Dans ce contexte, la société publique locale d'aménagement (SPLA) n'est-elle pas la solution ? Créée par la loi en 2006 pour une durée expérimentale de cinq ans, ce nouveau type de société au capital 100% public présente, rappelons-le, l'intérêt de ne pas être soumis à la concurrence.

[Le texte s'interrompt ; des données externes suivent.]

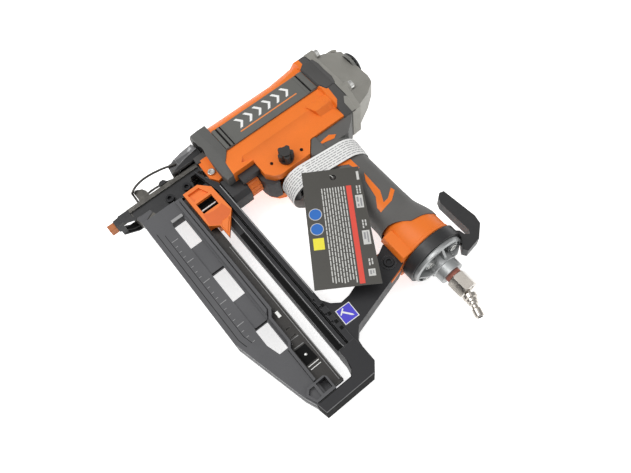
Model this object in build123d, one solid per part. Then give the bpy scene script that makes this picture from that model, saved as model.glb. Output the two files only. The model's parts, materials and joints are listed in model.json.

L'Association des directeurs d'EPL n'a pas de position tranchée sur les SPLA. Sans écarter ce type de démarche, nous ne pensons pas qu'elle soit en réalité la panacée. Avec les SPLA, nous perdons un peu ce qui fait la pertinence des SEM traditionnelles : à savoir la mixité du capital, qui leur permet de défendre l'intérêt général, tout en étant aiguillonnées par l'actionnariat privé. L'autre remarque que nous faisons tient à la difficulté de gouvernance des SPLA. Les élus voudront-ils partager à l'échelle d'un département, d'une région ? Cependant, ne nous privons pas d'imaginer de nouveaux outils d'intervention dans les territoires. Bon nombre de SEM se dotent de filiales adaptées aux problématiques du marché qu'elles rencontrent. Ces structures, lorsque la SEM en assure le contrôle, continuent de privilégier l'intérêt général. On se plaît alors à imaginer un paysage composé sous couvert d'intérêt général, de SPLA, de SEM, et autres filiales à capitaux privés majoritaires. Toutes ces structures ne mériteraient-elles pas d'être réunies sous la bannière SPL ? Nos concurrents privés n'en finissent pas de nous singer dans nos modes d'interventions, ceux que nous pratiquons déjà, j'aimerais que le mouvement des SEM se décomplexe davantage dans ses positions vis-à-vis de son marché.
Enfin, à la question que vous ne m'avez pas posée : "Etes-vous différentes, vous les SEM/EPL ?" ; la réponse est définitivement oui. Nos discours, nos actions, nos actionnaires sont différents, et ça va mieux en le disant.

 

Propos recueillis par Thomas Beurey

 

* Association des directeurs de sociétés d'économie mixte (Adirsem) rebaptisée au début de l'année pour accueillir les directeurs des SPLA.